The basic internal finish is aluminium which is usually clad with timber boarding which creates a cosier effect and makes the installation of LED lighting less obtrusive.

“The idea was to create something relatively lightweight. The AirShip weighs about 3.5 tonnes and it can sit on railway sleepers or oak beams on the ground so it doesn’t need expensive foundations.

"It’s not that quick to move and it takes approximately a week to put it up.

"Then again, there are about 3,000 components in it. We can and usually do supply our managing erector, Patrick Hobbs, to do the build. He tours the country for us.”

Picture: Cool Stays

Whilst the engineering aspect is impressive, the aesthetics of The AirShip are equally important and have been just as carefully considered, as Roderick explains.

“When we designed The AirShip one of the key things was the incorporation of the spectacular glazed area at either end.

"It’s rather like a dragonfly’s eye and when you read our guest reviews, it’s clearly captured their imaginations.

“We also wanted to create a space that had a slightly mysterious feel to it and I think the portholes make it feel as though it has a sense of adventure built in.

Picture: Cool Stays

"There are three portholes in the sleeping area which can be enclosed with a curtain. It provides privacy, but you can still lie in bed and look out at the view and it’s a pretty spectacular one.

"You can see right out to Ben More.”

Picture: Cool Stays

Comfort was also key, with much of the furniture being commissioned for the space, says Roderick.

“We wanted a very comfortable bed, a proper dining space – the galley has a fold-out table – and lots of quirky accessories.

"The aluminium and leather chairs were made in India and the coffee table is an old dough bowl which came from Catherine Waters Antiques which we fitted with a glass top.

Picture: Cool Stays

"The chairs are by Timothy Oulton from John Lewis. We simply chose anything we thought fitted in with The AirShip concept.
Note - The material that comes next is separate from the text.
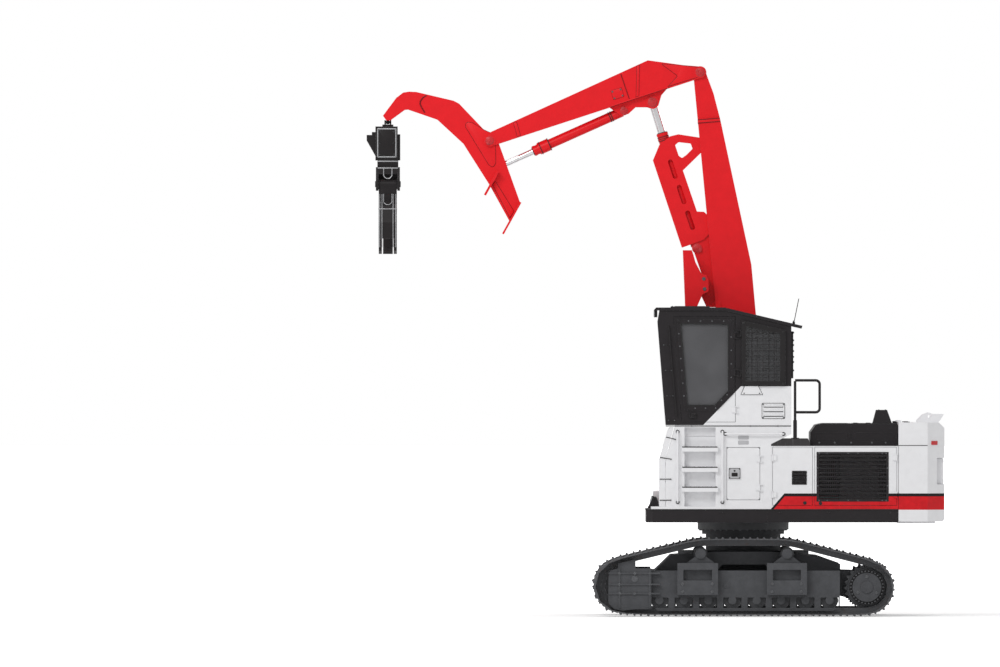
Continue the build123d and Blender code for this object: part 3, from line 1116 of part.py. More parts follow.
def heel_barrel():
    """Heel cylinder's barrel, with the stepped head through which its rod comes out."""
    body = barrel(HEEL_CYLINDER_BASE, HEEL_CYLINDER_PIN, 0, HEEL_BARREL_RADIUS, HEEL_ROD_RADIUS,
                  HEEL_BARREL_LENGTH, 68, EYE_HALF_WIDTH, HEEL_PIN_RADIUS)
    head = turned(HEEL_CYLINDER_BASE, HEEL_CYLINDER_PIN, 0,
                  (HEEL_BARREL_LENGTH - 270, HEEL_BARREL_LENGTH - 90, 95))
    head -= turned(HEEL_CYLINDER_BASE, HEEL_CYLINDER_PIN, 0,
                   (HEEL_BARREL_LENGTH - 280, HEEL_BARREL_LENGTH, HEEL_ROD_RADIUS + PIN_CLEARANCE))
    return body + head


def heel_rod():
    return rod(HEEL_CYLINDER_BASE, HEEL_CYLINDER_PIN, 0, HEEL_ROD_RADIUS, HEEL_TAIL, 70, 60)


def heel():
    """Live heel: two side plates closed along their backs, a solid nose and a rack for the log."""
    plate = 22
    inner = HEEL_HALF_WIDTH - plate
    body = side_plate(HEEL_OUTLINE, -HEEL_HALF_WIDTH, HEEL_HALF_WIDTH)
    hollow = Plane.XZ.offset(-inner) * inner_outline(HEEL_OUTLINE, plate)
    body -= extrude(hollow, 2 * inner)
    # the nose is a casting
    nose = [(-5700, 7400), (-4870, 7400), (-4870, 8200), (-5700, 8200)]
    body += side_plate(HEEL_OUTLINE, -HEEL_HALF_WIDTH, HEEL_HALF_WIDTH) & side_plate(nose, -300, 300)
    # open along the rear edge, where the cylinder's rod comes in
    body -= side_plate([(-3950, 7180), (-3700, 7330), (-3340, 6420), (-3560, 6420), (-3860, 6750)],
                       -inner, inner)
    body += cross_pin(STICK_END, -HEEL_HALF_WIDTH, HEEL_HALF_WIDTH, 100)
    body -= cross_pin(STICK_END, -300, 300, PIN_RADIUS + PIN_CLEARANCE)
    # slot of the grapple's link, and its pin
    body -= block(-5560, -5340, -LINK_HALF_WIDTH - MOVING_GAP, LINK_HALF_WIDTH + MOVING_GAP, 7500, 7755)
    body += cross_pin((GRAPPLE_X, LINK_PIN_Z), -60, 60, LINK_PIN_RADIUS)
    # rack at the lower end and a stop on the front edge
    body += side_plate([(-3405, 6335), (-3675, 5850), (-3700, 5864), (-3430, 6349)], -300, 300)
    stop = side_plate([(-3750, 6805), (-3950, 6445), (-3979, 6461), (-3779, 6821)],
                      HEEL_HALF_WIDTH, 300)
    return body + both_sides(stop)


# ---------------------------------------------------------------- grapple


def grapple_link():
    """Eye on the heel's pin above a cross pin that lets the grapple swing sideways."""
    eye = cross_pin((GRAPPLE_X, LINK_PIN_Z), -LINK_HALF_WIDTH, LINK_HALF_WIDTH, 42)
    stem = block(GRAPPLE_X - 25, GRAPPLE_X + 25, -LINK_HALF_WIDTH, LINK_HALF_WIDTH, HANGER_PIN_Z,
                 LINK_PIN_Z)
    foot = long_pin(0, HANGER_PIN_Z, GRAPPLE_X - 25, GRAPPLE_X + 25, LINK_HALF_WIDTH)
    body = eye + stem + foot
    body -= cross_pin((GRAPPLE_X, LINK_PIN_Z), -100, 100, LINK_PIN_RADIUS + PIN_CLEARANCE)
    return body - long_pin(0, HANGER_PIN_Z, GRAPPLE_X - 60, GRAPPLE_X + 60, 18 + PIN_CLEARANCE)


def grapple_hanger():
    """Collar of the rotator with two ears round the link's cross pin."""
    collar = Pos(GRAPPLE_X, 0, (HEAD_TOP_Z + 7535) / 2 + SEAT_GAP) * Cylinder(
        85, 7535 - HEAD_TOP_Z)
    ears = Part()
    for side in (-1, 1):
        low, high = sorted((GRAPPLE_X + side * 31, GRAPPLE_X + side * 53))
        ears += block(low, high, -30, 30, 7530, HANGER_PIN_Z) + long_pin(0, HANGER_PIN_Z, low, high, 30)
    return collar + ears + long_pin(0, HANGER_PIN_Z, GRAPPLE_X - 53, GRAPPLE_X + 53, 18)


def grapple_head():
    """Tall housing with its motor, the band below it and the frame that carries the arms."""
    front, rear = GRAPPLE_X - 190, GRAPPLE_X + 150
    head = block(front, rear, -165, 165, HEAD_LOW_Z, HEAD_TOP_Z)
    head += block(rear, rear + 40, -120, 120, HEAD_LOW_Z, 7385)
    motor = side_plate([(front, 7420), (-5700, 7420), (-5700, 7375), (-5780, 7375), (-5780, 7290),
                        (front, 7050)], -110, 110)
    head += motor
    head += block(front + 30, rear + 10, -190, 190, 6880, HEAD_LOW_Z)
    # frame plates in front of and behind the arms
    for low, high in ((-5638, -5600), (-5308, -5270)):
        head += front_plate([(-260, 6880), (260, 6880), (330, 6700), (300, 6520), (-300, 6520),
                             (-330, 6700)], low, high)
    head += block(-5600, -5308, -15, 15, 6540, 6880)
    for side in (-1, 1):
        head += long_pin(side * ARM_PIVOT_Y, ARM_PIVOT_Z, *ARM_PIN_X, ARM_PIN_RADIUS)
        head += block(-5600, -5308, side * 275 - 12, side * 275 + 12, 6775, 6880)
    return head


def arm_outline():
    """Side of an arm on the -Y side, as (y, z) points: a thinning hook round the log."""
    inner = [(-LOG_RADIUS * math.cos(math.radians(a)), LOG_Z + LOG_RADIUS * math.sin(math.radians(a)))
             for a, _ in ARM_SHAPE]
    outer = [(-(LOG_RADIUS + t) * math.cos(math.radians(a)),
              LOG_Z + (LOG_RADIUS + t) * math.sin(math.radians(a))) for a, t in ARM_SHAPE]
    shoulder = [(-ARM_PIVOT_Y - 75, ARM_PIVOT_Z + 40), (-ARM_PIVOT_Y + 20, ARM_PIVOT_Z + 78),
                (-ARM_PIVOT_Y + 75, ARM_PIVOT_Z - 20)]
    return outer[::-1] + shoulder + inner


def grapple_arm_near():
    """Arm with two blades, joined by a back plate, that lets the other arm pass between them."""
    arm = Part()
    for low, high in ((-5594, -5546), (-5364, -5316)):
        arm += front_plate(arm_outline(), low, high)
    back = [(-ARM_PIVOT_Y - 70, ARM_PIVOT_Z)]
    back += [(-(LOG_RADIUS + t - 2) * math.cos(math.radians(a)),
              LOG_Z + (LOG_RADIUS + t - 2) * math.sin(math.radians(a))) for a, t in ARM_SHAPE[:4]]
    back += [(-(LOG_RADIUS + t - 32) * math.cos(math.radians(a)),
              LOG_Z + (LOG_RADIUS + t - 32) * math.sin(math.radians(a)))
             for a, t in ARM_SHAPE[3::-1]]
    back.append((-ARM_PIVOT_Y - 40, ARM_PIVOT_Z))
    arm += front_plate(back, -5546, -5364)
    arm += long_pin(-ARM_PIVOT_Y, ARM_PIVOT_Z, -5594, -5316, ARM_HUB_RADIUS)
    return arm - long_pin(-ARM_PIVOT_Y, ARM_PIVOT_Z, *ARM_BORE_X, ARM_PIN_RADIUS + PIN_CLEARANCE)


def grapple_arm_far():
    """The other arm: one wide blade between the first arm's two."""
    arm = mirror(front_plate(arm_outline(), -5530, -5380), about=Plane.XZ)
    arm += long_pin(ARM_PIVOT_Y, ARM_PIVOT_Z, -5594, -5316, ARM_HUB_RADIUS)
    return arm - long_pin(ARM_PIVOT_Y, ARM_PIVOT_Z, *ARM_BORE_X, ARM_PIN_RADIUS + PIN_CLEARANCE)


# ---------------------------------------------------------------- pieces
def track_middles():
    return (("left", -TRACK_GAUGE / 2, -1), ("right", TRACK_GAUGE / 2, 1))


def pieces():
    """Every piece by its node name."""
    made = {"car_body": car_body()}
    for name, middle, side in track_middles():
        made[f"track_frame_{name}"] = track_frame(side)
        made[f"track_{name}"] = track_loop(side)
    made["idlers"] = [wheels_at(middle) for _, middle, _ in track_middles()]
    made["sprockets"] = [sprocket_at(middle) for _, middle, _ in track_middles()]
    made["final_drives"] = [final_drive_at(side) for _, _, side in track_middles()]
    made["bottom_rollers"] = [r for _, middle, _ in track_middles() for r in rollers_at(middle)]
    made["carrier_rollers"] = [r for _, _, side in track_middles() for r in carriers_at(side)]
    made["idler_guards"] = [idler_guard(side) for _, _, side in track_middles()]
    made["side_steps"] = [s for _, _, side in track_middles() for s in side_steps(side)]
    for make in (deck_frame, deck_skirts, riser, front_guard, ladder, handrails, cab_shell, cab_roof,
                 cab_glass, operator_seat, rear_handrail, antenna, work_lamps, engine_house,
                 walkway_cover, engine_block, counterweight, lifting_brackets, fuel_tank,
                 hydraulic_tank, tool_box, cab_door, cab_door_glass, tool_door, side_guard,
                 engine_door_front, engine_door_rear, pump_door, hood, air_intake, boom,
                 stick_cylinder_guard,
                 hoist_guard, hoist_barrels, hoist_rods, stick_barrel, stick_rod, stick, heel_barrel,
                 heel_rod, heel, grapple_link, grapple_hanger, grapple_head, grapple_arm_near,
                 grapple_arm_far):
        made[make.__name__] = make()
    return made


def save():
    os.makedirs("parts", exist_ok=True)
    for name, piece in pieces().items():
        solids = [solid for item in (piece if isinstance(piece, list) else [piece])
                  for solid in item.solids()]
        shape = solids[0] if len(solids) == 1 else Compound(children=solids)
        export_step(Pos(SWING_AXIS_X, 0, 0) * shape, f"parts/{name}.step")


if __name__ == "__main__":
    save()
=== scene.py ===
"""Looks of the tracked log loader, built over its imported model, in metres.

The sections follow the machine from the ground up: studio, undercarriage, swing ring and deck,
riser and ladder, cab, engine house, hood, counterweight, boom, stick, heel and grapple, and
last the operator's seat.
"""

import json
import math

import bmesh
import bpy
from mathutils import Matrix, Vector


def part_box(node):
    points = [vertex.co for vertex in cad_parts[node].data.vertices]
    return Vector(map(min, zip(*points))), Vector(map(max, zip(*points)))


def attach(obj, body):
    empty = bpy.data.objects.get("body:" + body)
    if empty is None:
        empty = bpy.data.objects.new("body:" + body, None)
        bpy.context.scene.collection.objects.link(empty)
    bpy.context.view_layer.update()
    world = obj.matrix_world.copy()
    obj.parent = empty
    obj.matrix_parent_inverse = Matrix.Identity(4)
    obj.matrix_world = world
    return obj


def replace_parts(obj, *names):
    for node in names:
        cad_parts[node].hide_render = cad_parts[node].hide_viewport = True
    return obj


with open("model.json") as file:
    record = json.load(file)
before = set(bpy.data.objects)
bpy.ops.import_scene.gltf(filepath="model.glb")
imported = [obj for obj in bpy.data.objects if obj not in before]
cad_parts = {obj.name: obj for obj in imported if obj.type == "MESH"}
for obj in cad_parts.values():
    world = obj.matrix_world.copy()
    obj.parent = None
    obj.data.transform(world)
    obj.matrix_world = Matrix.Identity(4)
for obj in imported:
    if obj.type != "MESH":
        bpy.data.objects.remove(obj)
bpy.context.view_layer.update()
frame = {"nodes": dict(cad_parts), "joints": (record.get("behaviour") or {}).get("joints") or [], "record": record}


# ---------------------------------------------------------------- studio
# A pale level floor under soft light from a large overhead softbox and a broad one on the cab's side.
# The camera stands far off on the cab's side with a long lens, so that the machine shows almost as a
# side elevation.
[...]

“It is an unusual place to stay and I like that Roderick James Architects are known for that and as a practice we’re keen on doing quirky buildings in special places.

"For me The AirShip is a reaction to the black boxes that keep appearing on the landscape, I don’t think they fit in at all.

Picture: Cool Stays

"Initially, some people likened The AirShip to a caravan, but this is twice the width, highly insulated and it has a lot of versatility and possibilities.

"Because it goes out at the sides you can’t really talk about the floor area because it feels far bigger than it is.”

But it’s the verdict of those who actually stay in the AirShip that counts. “Our guests have said it’s the best place they’ve ever stayed in and that’s good enough for me,” says Roderick. “It’s far exceeded our expectations.”

Picture: Cool Stays

The AirShip is available to let through CoolStays and Airbnb.